FOR ALL THE DEVELOPMENT IN THE EARLY YEARS OF THE BUFFALO OLMSTED PARK SYSTEM, THERE HAVE BEEN BIG PIECES LOST ALONG THE WAY, INCLUDING A REFRACTORY LOST TO FIRE; A NEARLY 5-ACRE ROSE GARDEN WHERE THE BUFFALO MUSEUM OF SCIENCE WAS BUILT AT MARTIN LUTHER KING JR. PARK; A LAKE HOUSE AT FRONT PARK; AND THE ORIGINAL MARCY CASINO AT DELAWARE PARK.
The system also lost a few smaller parks entirely, including Bennett Park in South Park and Masten Park, where the high school bearing that name was built.
The biggest losses came at the hand of urban renewal efforts. Big parts of Front Park and Riverside Park overlooking the river were lost to the I-190 and the Peace Bridge, while Humboldt Parkway – which was even grander and wider than Chapin Parkway — was cut in half with construction in the 1950s of the Kensington Expressway.
At the time, it seemed like progress, offering greater connectivity to the suburbs when many families were getting cars for the first time. But six rows of trees were replaced with six lanes of traffic, and oxygen-generating trees were replaced with exhaust- and smog-causing vehicles, said Stephanie Crockatt, executive director of the Buffalo Olmsted Parks Conservancy, which maintains the parks system.
“It was a devastating loss,” she said. “Where you look at Chapin and see the regal houses on either side and know people could come out of their front yard and congregate in this free, open public space, that’s exactly what the houses on either side of the Kensington used to have. Now they have a 50-foot drop into a bathtub of a highway.”
Frank Kowsky, author of “The Best Planned City in the World: Olmsted, Vaux and the Buffalo Park System,” sees Humboldt Parkway as the greatest loss.

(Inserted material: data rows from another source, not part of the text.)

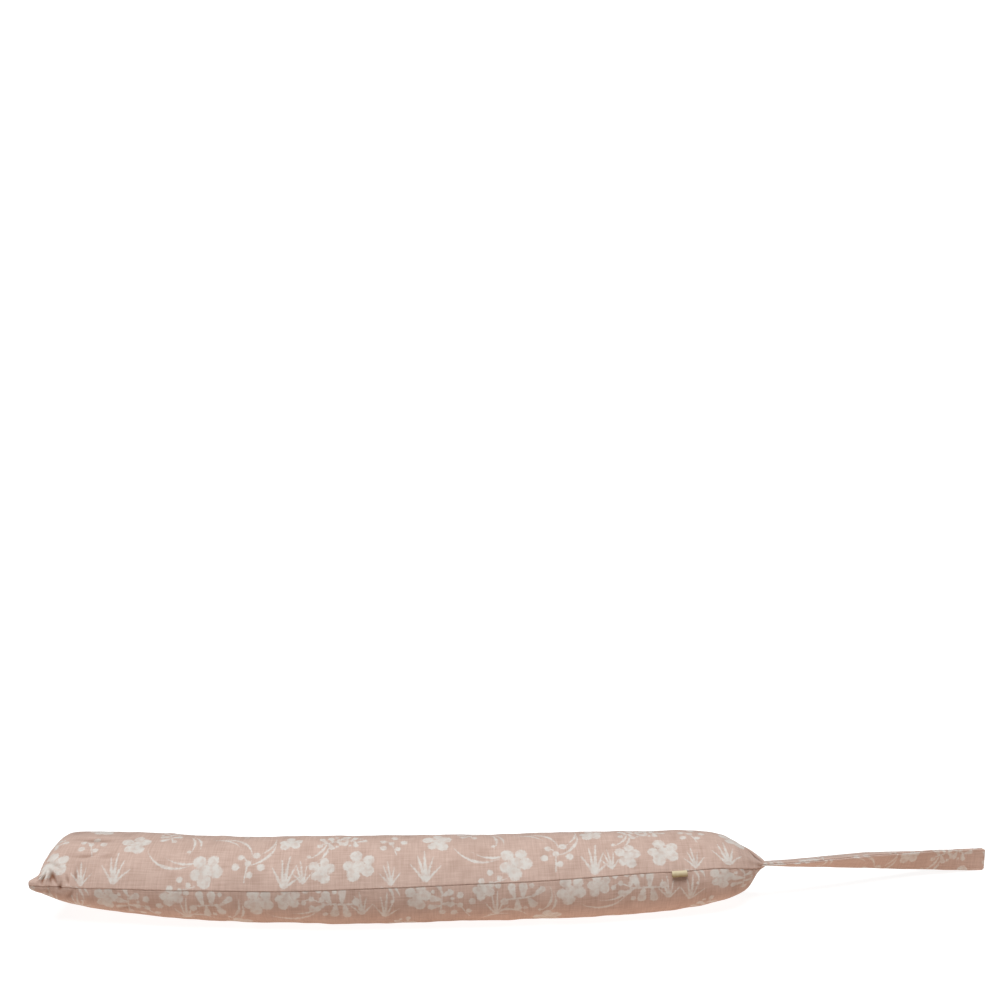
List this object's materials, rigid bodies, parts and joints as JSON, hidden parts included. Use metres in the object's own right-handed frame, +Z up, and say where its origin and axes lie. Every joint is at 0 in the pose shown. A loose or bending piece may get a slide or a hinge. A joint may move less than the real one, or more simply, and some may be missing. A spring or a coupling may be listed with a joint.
{
  "type": "draught excluder",
  "caption": "Long stuffed linen draught excluder with a lengthwise seam, a flat closed end, a gathered neck with a strap loop and a small blank tab in the seam.",
  "frame": {"origin": "centre of the bounding box in X and Y, on the surface that the part rests on", "axes": "+X along the excluder from its closed end to the strap, -Y the side with the long seam, +Z up"},
  "size_m": [1.1366, 0.1892, 0.0942],
  "materials": {
    "printed_linen": "blush slubby plain-weave linen with a pale grey-white floral print, matte",
    "cotton_tape": "cream twill tape, blank, matte"
  },
  "bodies": {
    "root": {"filled_cover": "printed_linen", "strap_loop": "printed_linen", "seam_tab": "cotton_tape"}
  },
  "joints": []
}
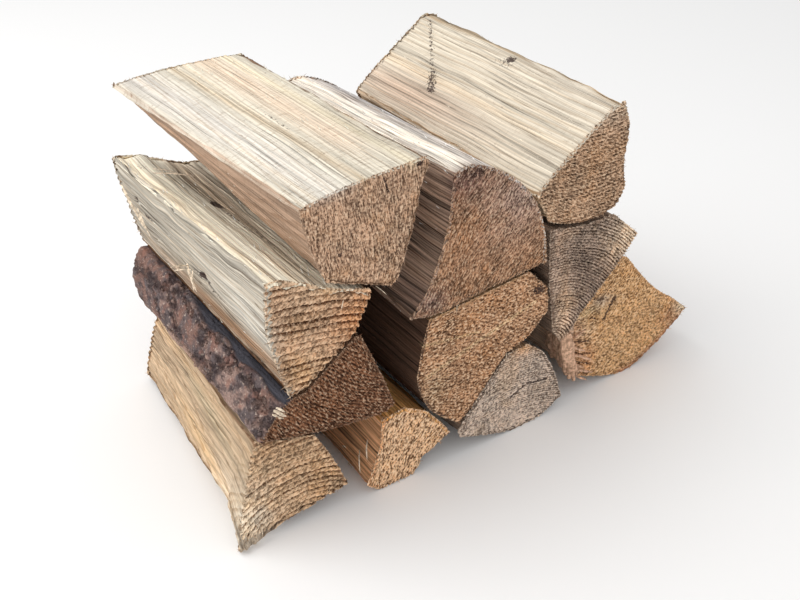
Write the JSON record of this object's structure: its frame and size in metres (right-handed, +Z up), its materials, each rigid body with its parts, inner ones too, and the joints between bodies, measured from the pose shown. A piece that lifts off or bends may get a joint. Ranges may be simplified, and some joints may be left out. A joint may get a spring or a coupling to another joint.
{
  "type": "stacked firewood bundle",
  "caption": "Loose stack of short split firewood logs with sawn ends and riven sides, lying side by side and on one another.",
  "frame": {"origin": "on the ground, under the middle of the stack", "axes": "+X from the stack's left side to its right seen from the front, +Y along the logs from their front ends to their back ends, +Z up"},
  "size_m": [0.5638, 0.305, 0.337],
  "materials": {
    "pale_wood": "dry riven cream wood with fine grain and rough sawn ends",
    "brown_wood": "dry brown wood with rough sawn ends",
    "tan_wood": "dry honey-tan wood with fuzzy sawn ends",
    "grey_wood": "weathered grey wood with rough sawn ends",
    "bark": "scaly purple-brown bark"
  },
  "bodies": {
    "root": {"log_bottom_left": "tan_wood", "log_bottom_small": "tan_wood", "log_bottom_grey": "grey_wood", "log_bottom_right": "tan_wood", "log_middle": "brown_wood", "log_bark_left": "brown_wood", "log_upper_left": "pale_wood", "log_wedge_grey": "grey_wood", "log_top_middle": "brown_wood", "log_top_right": "pale_wood", "log_top_left": "pale_wood"}
  },
  "joints": []
}
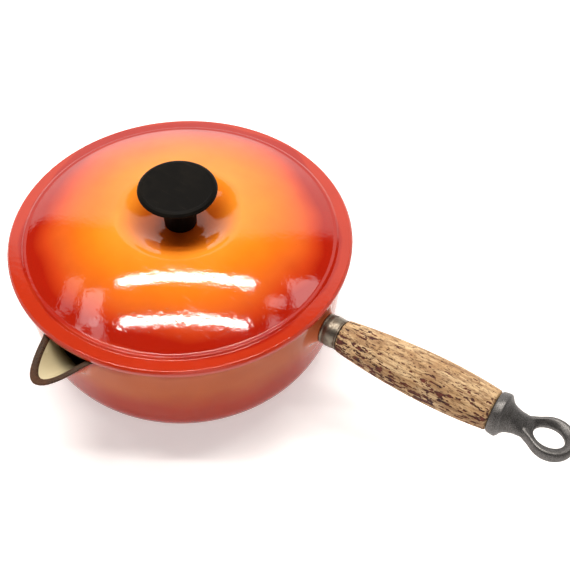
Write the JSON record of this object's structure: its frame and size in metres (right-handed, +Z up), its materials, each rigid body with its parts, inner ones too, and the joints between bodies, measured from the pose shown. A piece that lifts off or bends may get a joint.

“It was one of the most beautiful streets in America that was lost to become the Kensington Expressway,” he said. “When the Humboldt Parkway was destroyed, it destroyed the neighborhood, too — cut it in two. It destroyed a whole section of the city and its livability.”
Over generations, the parks system has also gained pieces and parts, including the Buffalo History Museum, the Albright-Knox Art Gallery, the Buffalo Zoo as well as the Richardson Complex and the Darwin Martin House — all by Delaware Park — and the Botanical Gardens at South Park (now managed by the Buffalo & Erie County Botanical Gardens).
The expansion of the Albright-Knox that will create the Buffalo Albright Knox Gundlach Museum and the transition of LaSalle Park into the Ralph C. Wilson Jr. Centennial Park – 1,200 feet from Front Park – continue that concept. (LaSalle is not part of the Buffalo Olmsted Park System.) The landscape architect for both projects is Michael Van Valkenburg, whom Crockatt says is building off the same Olmsted vision.
“They’ve done a really great job in mitigating that space and trying to give back and restore the connectivity,” she said. “It’s keeping Olmsted’s vision of connectivity alive. So while our mission is to protect historical assets we would never want anything to happen to, the great vision is how to continue to connect the historic landscape to this new modern landscape and how we can help Buffalo to have the best system of parks possible.”